- REQUEST
Output every record below exactly as it appears.
------ RECORD EXCERPTS ------
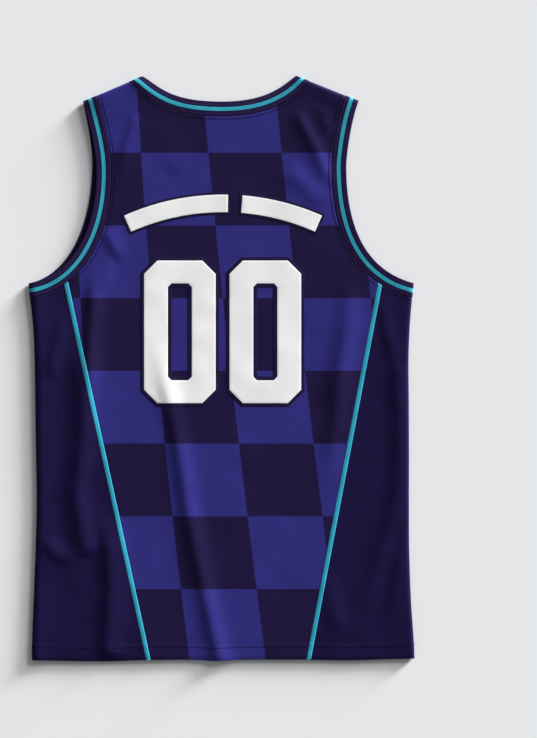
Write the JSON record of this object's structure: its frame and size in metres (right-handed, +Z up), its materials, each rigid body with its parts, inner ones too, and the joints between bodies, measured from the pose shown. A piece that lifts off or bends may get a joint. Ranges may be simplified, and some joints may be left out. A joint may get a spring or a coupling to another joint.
{
  "type": "basketball jersey",
  "caption": "Sleeveless athletic jersey laid flat, back side up, with a checked centre panel, plain side panels, piped seams and ribbed neck and armholes.",
  "frame": {"origin": "on the surface the jersey lies on, under the middle of its width and length", "axes": "+Z up off the surface and out of the back side, +Y from the hem to the neck, +X to the right as seen from above"},
  "size_m": [0.53, 0.8044, 0.0099],
  "materials": {
    "body_cloth": "smooth satin polyester knit, printed in navy and dark navy checks",
    "side_cloth": "smooth satin polyester knit, dark navy",
    "rib_knit": "matt rib knit, dark aubergine with a teal centre stripe",
    "piping_tape": "teal woven tape"
  },
  "bodies": {
    "root": {"back_panel": "body_cloth", "front_panel": "body_cloth", "side_panel_left": "side_cloth", "side_panel_right": "side_cloth", "neck_band": "rib_knit", "armhole_band_left": "rib_knit", "armhole_band_right": "rib_knit", "piping_back_left": "piping_tape", "piping_back_right": "piping_tape", "piping_front_left": "piping_tape", "piping_front_right": "piping_tape"}
  },
  "joints": []
}
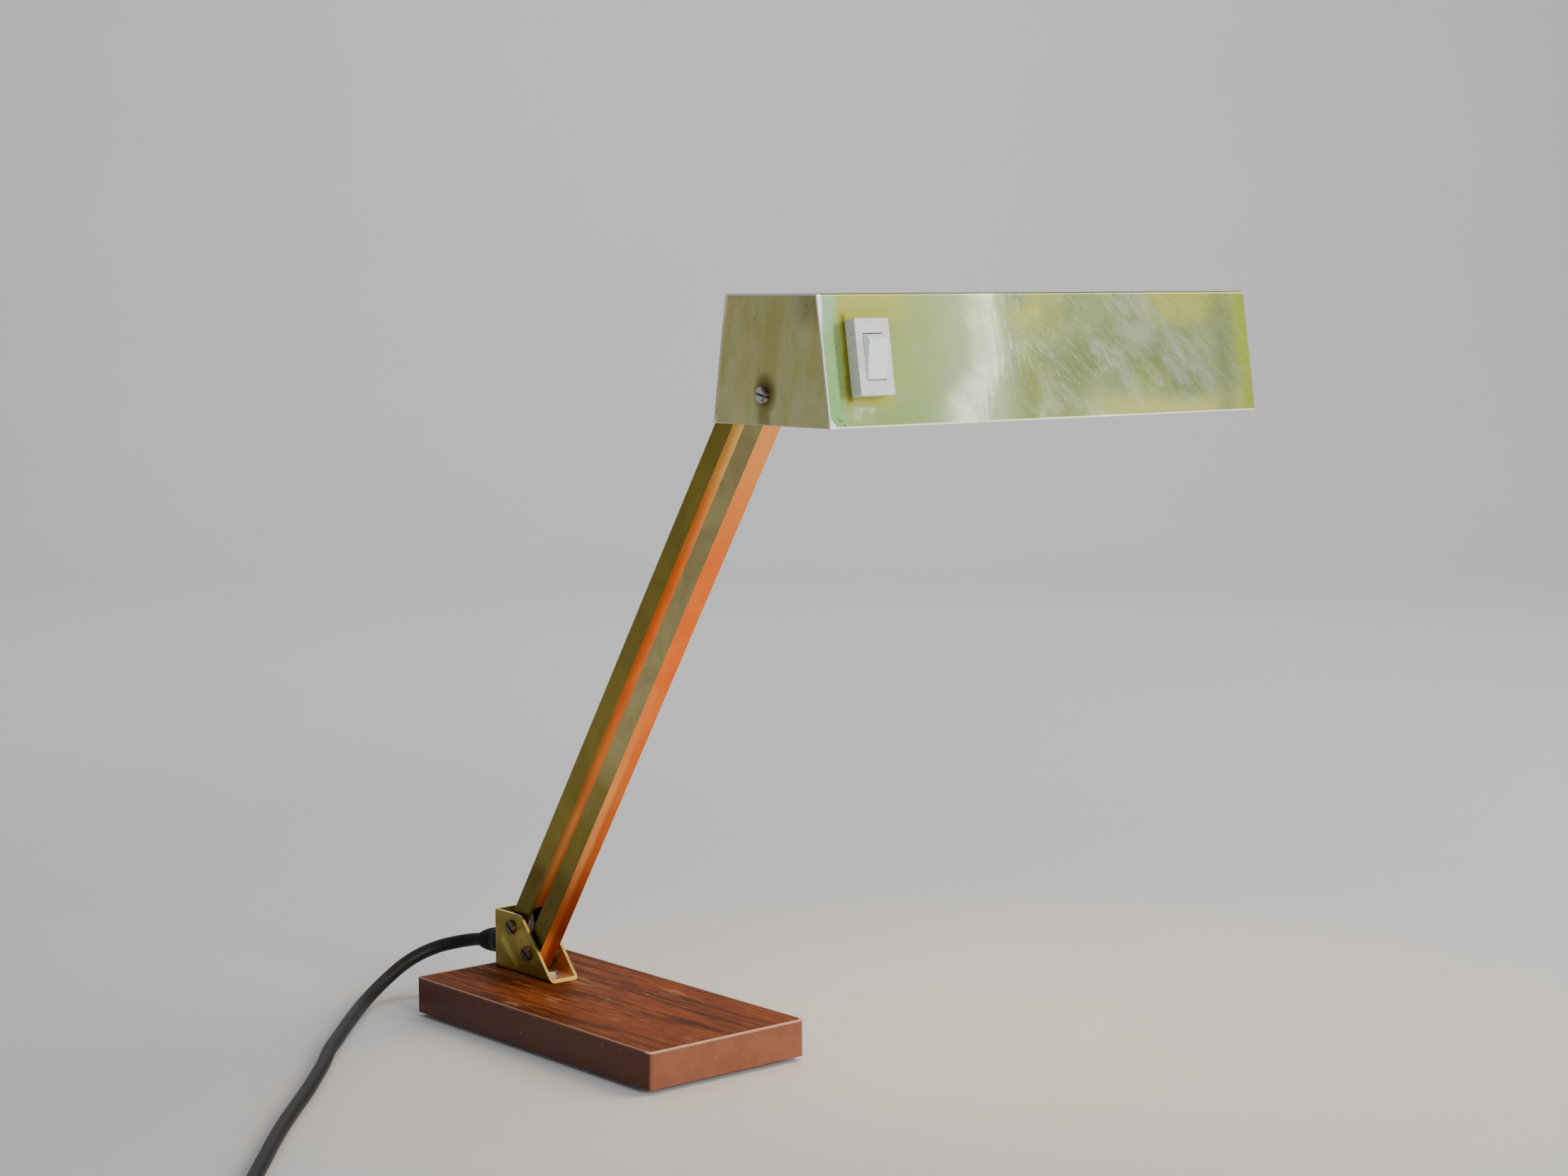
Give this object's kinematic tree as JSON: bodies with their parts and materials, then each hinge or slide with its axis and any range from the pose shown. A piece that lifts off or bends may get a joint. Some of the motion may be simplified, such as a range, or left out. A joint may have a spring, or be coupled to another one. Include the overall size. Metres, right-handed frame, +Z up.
------
- RESULT OF THE EXERCISE
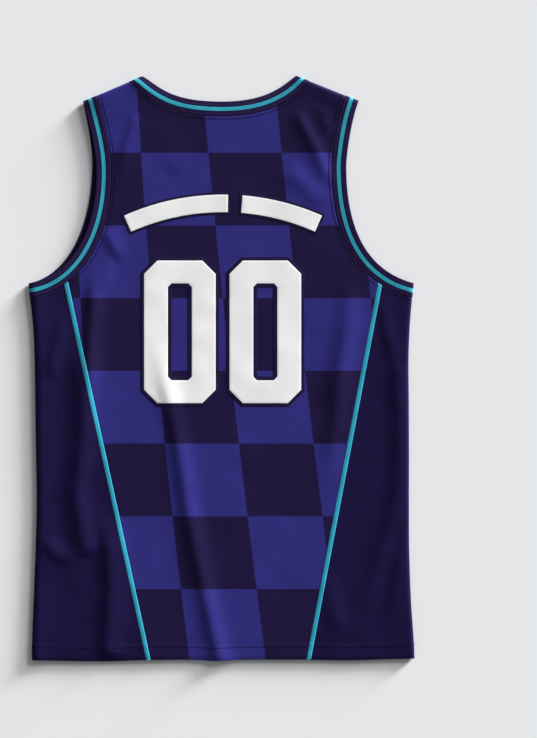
Write the JSON record of this object's structure: its frame and size in metres (right-handed, +Z up), its materials, each rigid body with its parts, inner ones too, and the joints between bodies, measured from the pose shown. A piece that lifts off or bends may get a joint. Ranges may be simplified, and some joints may be left out. A joint may get a spring or a coupling to another joint.
{
  "type": "basketball jersey",
  "caption": "Sleeveless athletic jersey laid flat, back side up, with a checked centre panel, plain side panels, piped seams and ribbed neck and armholes.",
  "frame": {"origin": "on the surface the jersey lies on, under the middle of its width and length", "axes": "+Z up off the surface and out of the back side, +Y from the hem to the neck, +X to the right as seen from above"},
  "size_m": [0.53, 0.8044, 0.0099],
  "materials": {
    "body_cloth": "smooth satin polyester knit, printed in navy and dark navy checks",
    "side_cloth": "smooth satin polyester knit, dark navy",
    "rib_knit": "matt rib knit, dark aubergine with a teal centre stripe",
    "piping_tape": "teal woven tape"
  },
  "bodies": {
    "root": {"back_panel": "body_cloth", "front_panel": "body_cloth", "side_panel_left": "side_cloth", "side_panel_right": "side_cloth", "neck_band": "rib_knit", "armhole_band_left": "rib_knit", "armhole_band_right": "rib_knit", "piping_back_left": "piping_tape", "piping_back_right": "piping_tape", "piping_front_left": "piping_tape", "piping_front_right": "piping_tape"}
  },
  "joints": []
}
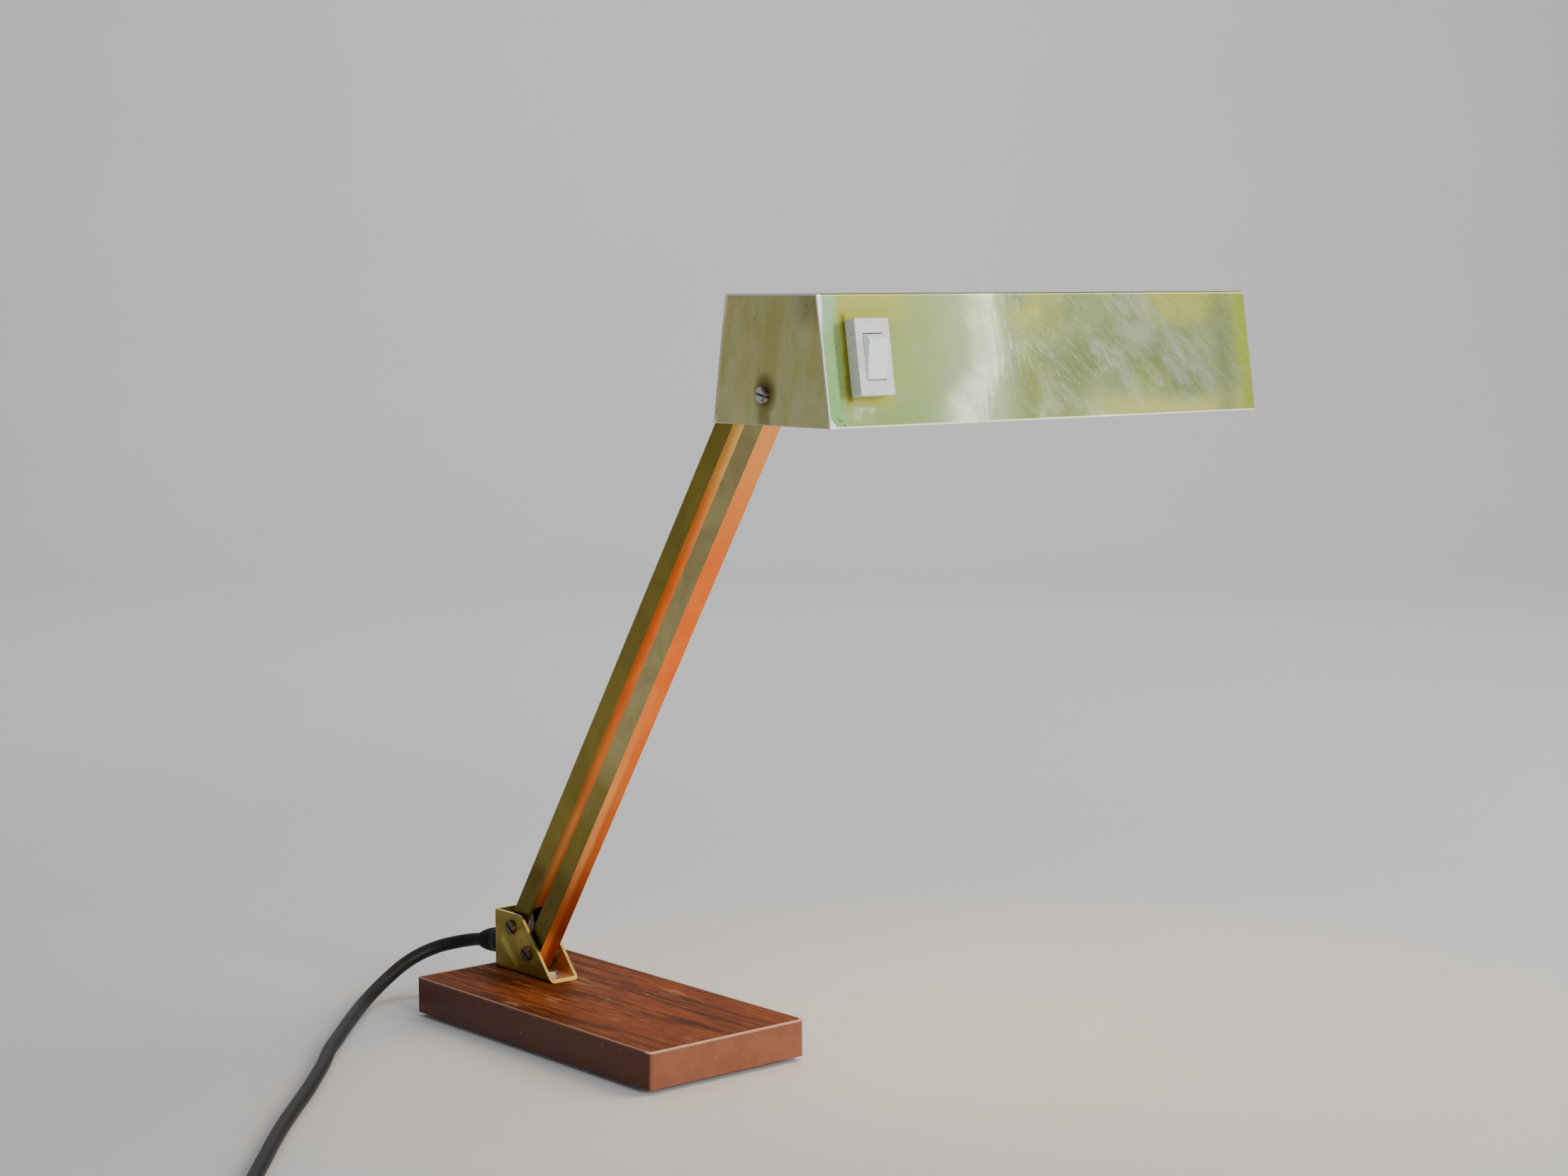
Give this object's kinematic tree as JSON: bodies with their parts and materials, then each hinge or slide with its axis and any range from the pose shown. A piece that lifts off or bends may get a joint. Some of the motion may be simplified, such as a range, or left out. A joint may have a spring, or be coupled to another one. Include the overall size. Metres, right-handed frame, +Z up.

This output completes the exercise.